Most Irish GAA clubs focus on either hurling and football and they still have troubles in organising training and arranging logistics. Most Slaughtneil players are involved in both codes – they’ve two different managers in Michael McShane and Mickey Moran – but everything is smooth.

“The amount of people who have been asking me over the last number of years as to what are we doing. If we’ve a hurling game this weekend so we’re just going to train for the hurling game and a football game next weekend, we’re just going to train for the football game,” McKaigue said.

It’s common sense. It’s the simple things. They perform them to a tee.

“Then we’ve quite a few guys that fall into the bracket of one code believe it or not.They have a smaller group session. We haven’t reinvented the wheel as such. We’ve just went with the common sense approach and maybe a wee bit less emphasis placed on the league this year and trying to get boys right for the crux end of the year which is championship for us,” added the broad shouldered Derryman.

Slaughtneil don’t have many flaws.
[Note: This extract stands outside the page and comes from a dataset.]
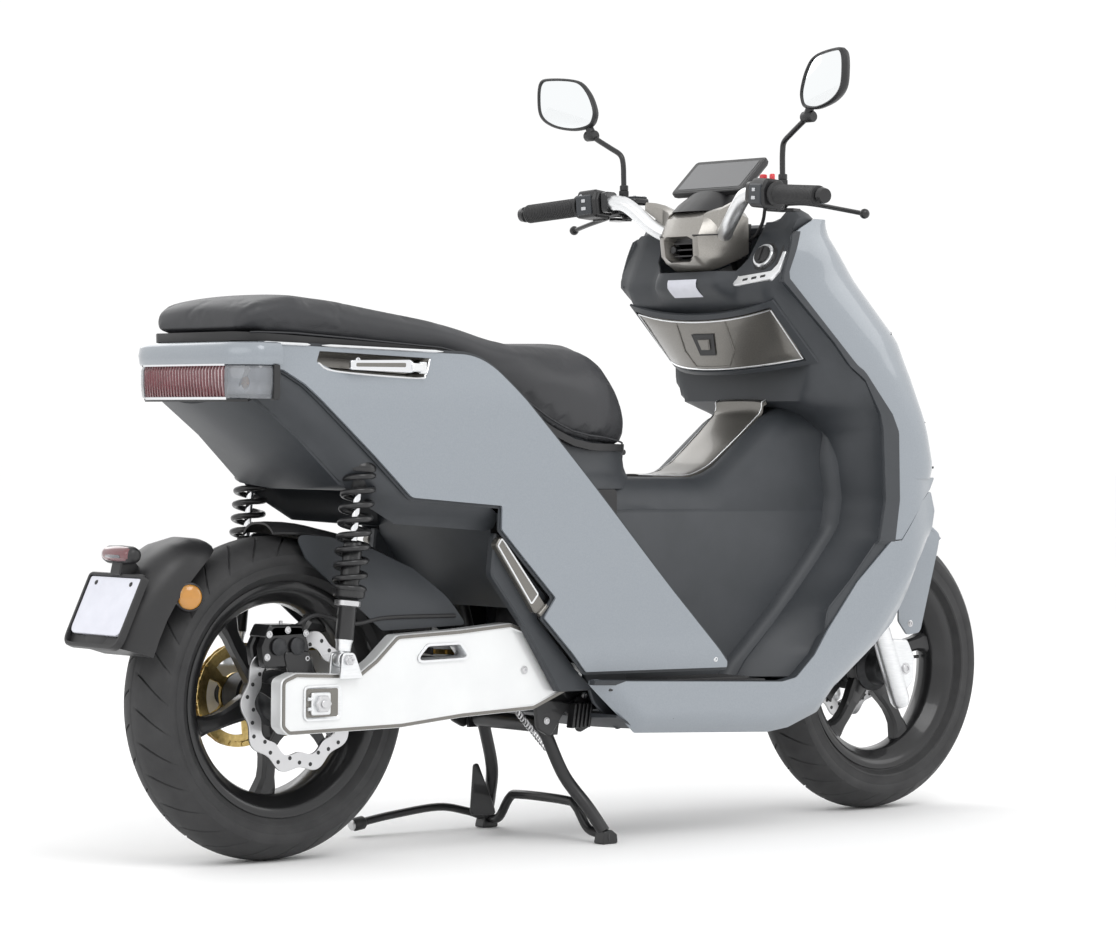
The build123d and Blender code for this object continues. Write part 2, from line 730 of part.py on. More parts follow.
def headset_cover():
    """A hollow cover round the clamp, narrower at its foot, open at the front."""
    upper = slab([(896, 1040), (896, 1055), (905, 1078), (965, 1114), (1006, 1100), (1008, 1040)], -68, 68)
    lower = slab([(898, 1004), (896, 1040), (1008, 1040), (1008, 1010), (985, 990), (917, 981)], -42, 42)
    upper_room = slab([(901, 1036), (901, 1053), (909, 1073), (965, 1108), (1020, 1096), (1020, 1036)], -63, 63)
    lower_room = slab([(903, 1006), (901, 1045), (1020, 1045), (1020, 1014), (984, 995), (918, 987)], -37, 37)
    return upper + lower - upper_room - lower_room - cross_rod(934, 1058, -80, 80, 19)


def display():
    """A tablet display on a short pedestal above the headset cover."""
    plane = Plane(origin=(994, 0, 1160), x_dir=(0, 1, 0), z_dir=(-0.69, 0, 0.724))
    screen = extrude(plane * RectangleRounded(184, 90, 8), amount=-15)
    pedestal = slab([(964, 1118), (1006, 1104), (1026, 1142), (990, 1146)], -52, 52)
    return screen + pedestal


def brake_master():
    """The left master cylinder: bar clamp, fluid box, two lever ears and the mirror boss."""
    clamp = block(884, 926, 184, 198, 1092, 1138)
    web = block(900, 960, 184, 198, 1084, 1112)
    box = block(926, 964, 150, 216, 1112, 1126)
    ears = block(930, 966, 184, 234, 1107, 1112) + block(930, 966, 184, 234, 1084, 1089)
    pin = rod((LEVER_PIVOT[0], LEVER_PIVOT[1], 1086), (LEVER_PIVOT[0], LEVER_PIVOT[1], 1110), 3)
    boss = rod((MIRROR_BASE[0], MIRROR_BASE[1], 1110), MIRROR_BASE, 9)
    return clamp + web + box + ears + pin + boss - rod(bar_point(160), bar_point(260), BAR_R)


def brake_lever():
    """The left lever: a bored hub, a flat blade and a ball at its end."""
    x, y, z = LEVER_PIVOT
    hub = rod((x, y, z - 7), (x, y, z + 7), 9)
    blade = rod((x, y + 4, z), LEVER_BALL, 5.5)
    ball = Pos(*LEVER_BALL) * Sphere(9)
    return hub + blade + ball - rod((x, y, z - 30), (x, y, z + 30), 3 + RUNNING_FIT)


def pod():
    """The left switch pod, clamped round the handlebar."""
    body = block(874, 922, 204, 250, 1088, 1142)
    return fillet(body.edges(), 6) - rod(bar_point(190), bar_point(262), BAR_R)


def switch_pods():
    """Both pods, with a pocket behind each button."""
    left, right = pod(), mirrored(pod())
    for centre, direction, radius in (BUTTONS["button_horn"], BUTTONS["button_beam"]):
        left = left - button_shape(centre, direction, radius + 0.3, 12)
    for centre, direction, radius in (BUTTONS["button_stop"], BUTTONS["button_hazard"]):
        right = right - button_shape(centre, direction, radius + 0.3, 12)
    return [left, right]


BUTTONS = {
    "button_horn": ((874, 218, 1104), (-1, 0, 0), 6),
    "button_beam": ((874, 236, 1126), (-1, 0, 0), 5),
    "button_stop": ((896, -216, 1142), (0, 0, 1), 7),
    "button_hazard": ((896, -238, 1142), (0, 0, 1), 5),
}


def button_shape(centre, direction, radius, depth):
    """A round button that stands 4 mm out of a pod face and reaches depth into it."""
    out = Vector(*direction)
    start = Vector(*centre) - out * depth
    return rod(tuple(start), tuple(Vector(*centre) + out * 4), radius)


def grip(bore):
    return rod(bar_point(256), bar_point(383), GRIP_R) - rod(bar_point(240), bar_point(390), bore)


def mirror_pin(radius, half_length):
    """A round knuckle across the top end of the left mirror stem."""
    x, y, z = MIRROR_BALL
    return cross_rod(x, z, y - half_length, y + half_length, radius)


def mirror_stem():
    """The left mirror stem, from its nut on the master cylinder to its knuckle."""
    x, y, z = MIRROR_BASE
    nut = rod((x, y, z), (x, y, z + 18), 9)
    stem = tube([(x, y, z + 10), MIRROR_BEND, MIRROR_BALL], 5, 18)
    return nut + stem + mirror_pin(9, 9)


def mirror_head():
    """The left mirror housing with the socket that turns on the knuckle."""
    yaw = radians(MIRROR_YAW)
    plane = Plane(
        origin=MIRROR_CENTRE, x_dir=(-sin(yaw), cos(yaw), 0), z_dir=(-cos(yaw), -sin(yaw), 0)
    )
    housing = extrude(plane * RectangleRounded(136, 100, 32), amount=-20) + rod(MIRROR_BALL, (934, 304, 1280), 8)
    stem_room = rod(MIRROR_BALL, MIRROR_BEND, 11)
    return housing + mirror_pin(13, 12) - mirror_pin(9.3, 9.5) - stem_room


def fork_lowers():
    """Both sliders with bored tubes, leading axle lugs, the front axle and the caliper mount."""
    shape = None
    for side in (-1, 1):
        y = side * LEG_Y
        low = Vector(*steer_point(SLIDER_LOW_Z, y))
        axis = (Vector(*steer_point(SLIDER_LOW_Z + 100, y)) - low).normalized()
        slider = rod(tuple(low), tuple(low + axis * SLIDER_LENGTH), SLIDER_R)
        bore = rod(tuple(low + axis * 14), tuple(low + axis * 400), STANCHION_R + RUNNING_FIT)
        lug = slab([(1378, 205), (1416, 244), (1416, 286), (1398, 318), (1350, 322), (1372, 240)], y - 10, y + 10)
        leg = slider + lug - bore
        shape = leg if shape is None else shape + leg
    return shape + cross_rod(WHEELBASE, FRONT_RADIUS, -LEG_Y, LEG_Y, AXLE_R)


def front_caliper():
    """The front caliper, behind the left leg, straddling the disc."""
    body = block(1268, 1330, 40, 84, 262, 330)
    groove = Pos(WHEELBASE, 0, FRONT_RADIUS) * cross_rod(0, 0, 54, 66, FRONT_DISC_R + 3)
    bracket = block(1296, 1345, 76, 84, 262, 300)
    leg_room = rod(steer_point(150, LEG_Y), steer_point(500, LEG_Y), SLIDER_R)
    return body - groove + bracket - leg_room


def front_fender():
    """A short mudguard over the front of the tyre, with a cheek at each side."""
    cover = []
    for angle in range(62, 107, 4):
        a = radians(angle)
        cover.append((WHEELBASE + (FRONT_RADIUS + 20) * cos(a), FRONT_RADIUS + (FRONT_RADIUS + 20) * sin(a)))
    guard = sheet(cover, 4, -72, 72)
    for side in (-1, 1):
        cheek = slab(
            [(1391, 350), (1414, 326), (1449, 329), (1489, 465), (1502, 515), (1440, 546), (1400, 540)],
            side * 72,
            side * 76,
        )
        tab = block(1346, 1410, side * 72, side * 78, 352, 372)
        guard = guard + cheek + tab
    leg_room = rod(steer_point(150, LEG_Y), steer_point(600, LEG_Y), SLIDER_R)
    return guard - leg_room - mirrored(leg_room)


# ---- everything ---------------------------------------------------------------------------
def write_rear():
    rear_wheel()
    swingarm()
    shocks()
    write("rear_hugger", rear_hugger())
    write("number_plate", number_plate())
    write("motor_case", motor())
    drive = sprocket(MOTOR_TEETH, CHAIN_Y, 9 + RUNNING_FIT)
    write("motor_sprocket", Pos(PIVOT[0], 0, PIVOT[1]) * drive)


def write_chassis():
    write("main_frame", main_frame())
    write("battery_pack", battery_pack())
    write("side_panels", pair(side_panel()) + [tail_cowl()])
    write("under_tail", under_tail())
    write("floor_tunnel", floor_tunnel())
    knob, ring_part = start_knob()
    write("leg_shield", [leg_shield(), ring_part, glovebox_bin()])
    write("front_panel", front_panel())
    write("lower_fairings", pair(lower_fairing()) + [belly()])
    write("storage_bin", storage_bin())
    write("headlight", headlight())
    lamp, ends = tail_light()
    write("tail_light", [lamp] + ends)
    write("start_knob", knob)
    write("glovebox_door", glovebox_door())
    write("glovebox_latch", glovebox_latch())
    write("seat", seat())
    write("stand", stand())
    write_sides("footpeg", footpeg())
    write_sides("grab_handle", grab_handle())


def write_steering():
    bar = handlebar()
    write("handlebar", [bar, grip(BAR_R)])
    write("steering_stem", steering_stem(bar))
    write("headset_cover", headset_cover())
    write("display", display())
    write("brake_masters", pair(brake_master()))
    write("switch_pods", switch_pods())
    write("grip_throttle", mirrored(grip(BAR_R + RUNNING_FIT)))
    write_sides("brake_lever", brake_lever())
    write_sides("mirror_stem", mirror_stem())
    write_sides("mirror_head", mirror_head())
    for name, (centre, direction, radius) in BUTTONS.items():
        write(name, button_shape(centre, direction, radius, 6))


def write_front():
    front_wheel()
    write("fork_lowers", fork_lowers())
    write("front_caliper", front_caliper())
    write("front_fender", front_fender())


os.makedirs("parts", exist_ok=True)
write_rear()
write_chassis()
write_steering()
write_front()
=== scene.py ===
"""A moped scooter on its centre stand, dressed in its painted, moulded, rubber and metal finish."""

import math
from math import cos, pi, radians, sin

import bmesh
import bpy
from mathutils import Matrix, Vector


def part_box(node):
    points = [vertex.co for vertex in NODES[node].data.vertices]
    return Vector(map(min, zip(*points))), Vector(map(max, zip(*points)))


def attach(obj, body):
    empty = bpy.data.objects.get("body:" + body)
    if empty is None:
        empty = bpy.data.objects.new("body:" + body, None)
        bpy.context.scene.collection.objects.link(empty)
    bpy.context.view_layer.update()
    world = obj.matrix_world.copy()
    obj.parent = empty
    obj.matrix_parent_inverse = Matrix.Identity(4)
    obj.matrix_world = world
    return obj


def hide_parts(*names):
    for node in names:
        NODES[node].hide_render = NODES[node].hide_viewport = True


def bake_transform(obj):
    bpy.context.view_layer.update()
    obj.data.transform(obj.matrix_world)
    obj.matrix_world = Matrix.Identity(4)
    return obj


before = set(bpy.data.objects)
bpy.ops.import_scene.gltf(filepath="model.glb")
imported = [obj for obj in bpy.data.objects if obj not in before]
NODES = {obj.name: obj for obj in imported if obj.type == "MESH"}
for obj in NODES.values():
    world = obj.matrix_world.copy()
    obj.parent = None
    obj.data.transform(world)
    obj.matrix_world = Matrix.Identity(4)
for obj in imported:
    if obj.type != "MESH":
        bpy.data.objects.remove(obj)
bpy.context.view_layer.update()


def centre(node):
    """The middle of a node's box, in metres."""
    low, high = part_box(node)
    return (Vector(low) + Vector(high)) / 2


# Sizes are written in millimetres from the ground under the rear axle, as in the CAD model.
REAR = centre("rear_rim")
AXLE_X = REAR.x
FRONT_X = (centre("front_rim").x - AXLE_X) * 1000
REAR_Z = REAR.z * 1000
FRONT_Z = centre("front_rim").z * 1000
REAR_R = (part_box("rear_tyre")[1][2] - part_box("rear_tyre")[0][2]) * 500
FRONT_R = (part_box("front_tyre")[1][2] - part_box("front_tyre")[0][2]) * 500
RAKE = radians(23)
STEER_X = 1361.0  # where the steering axis passes the height of the front axle
MIDDLE_X = 650  # the middle of the body along its length; panels face away from it
MERGE = 0.02  # points closer than this are one point
SIDES = ((1, "left"), (-1, "right"))


def at(x, y, z):
    """A point of the shared frame, in metres, from millimetres forward of the rear axle, left and up."""
    return Vector((AXLE_X + x / 1000, y / 1000, z / 1000))


def smooth(value, low, high):
    """A smooth step from 0 at low to 1 at high."""
    t = min(1.0, max(0.0, (value - low) / (high - low)))
    return t * t * (3 - 2 * t)


def table_value(value, pairs):
    """A straight-line table, held level past both ends."""
    if value <= pairs[0][0]:
        return pairs[0][1]
    for (a, fa), (b, fb) in zip(pairs, pairs[1:]):
        if value <= b:
            return fa + (fb - fa) * (value - a) / (b - a)
    return pairs[-1][1]


# ---- materials ----------------------------------------------------------------------------
EVEN = (1, 1, 1)


def shader(name, color, rough, metal=0.0, coat=0.0):
    """A Principled material and its node tree."""
    mat = bpy.data.materials.new(name)
    mat.use_nodes = True
    bsdf = mat.node_tree.nodes["Principled BSDF"]
    bsdf.inputs["Base Color"].default_value = (*color, 1)
    bsdf.inputs["Roughness"].default_value = rough
    bsdf.inputs["Metallic"].default_value = metal
    bsdf.inputs["Coat Weight"].default_value = coat
    bsdf.inputs["Coat Roughness"].default_value = 0.06
    return mat


def noise_node(mat, scale, detail=3.0, stretch=EVEN):
    """Noise in object space."""
    tree = mat.node_tree
    coords = tree.nodes.new("ShaderNodeTexCoord")
    mapping = tree.nodes.new("ShaderNodeMapping")
    mapping.inputs["Scale"].default_value = stretch
    noise = tree.nodes.new("ShaderNodeTexNoise")
    noise.inputs["Scale"].default_value = scale
    noise.inputs["Detail"].default_value = detail
    tree.links.new(coords.outputs["Object"], mapping.inputs["Vector"])
    tree.links.new(mapping.outputs["Vector"], noise.inputs["Vector"])
    return noise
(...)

If they do, you don’t see many of them. Not these days anyway.

“Our best trait as a club and a team is our unity. It makes up for an awful lot of the other flaws that we have.”

There’s always drive, hunger and ambition for more. That comes from every single member.

“Last year hurt a lot (All-Ireland final loss to Dr. Crokes), but I think the fact that we won Derry this year, the fourth title in a row, and we now join a band of teams that include two, ourselves and Bellaghy, they won four-in-a-row back in the sixties. That in itself was a massive thing for the club, to actually do that. After that it was just kind of step by step,” he added.

This Sunday, the club take part in their third Ulster football final in four years. Hungry as ever. Appreciative as ever.

“Sometimes it’s very easy to get caught up and lose a sense of perspective, because until 2004 we had never won a county football title. We’ve made decent progress.”

He’s ready for war again. Slaughtneil are ready. They’re always ready.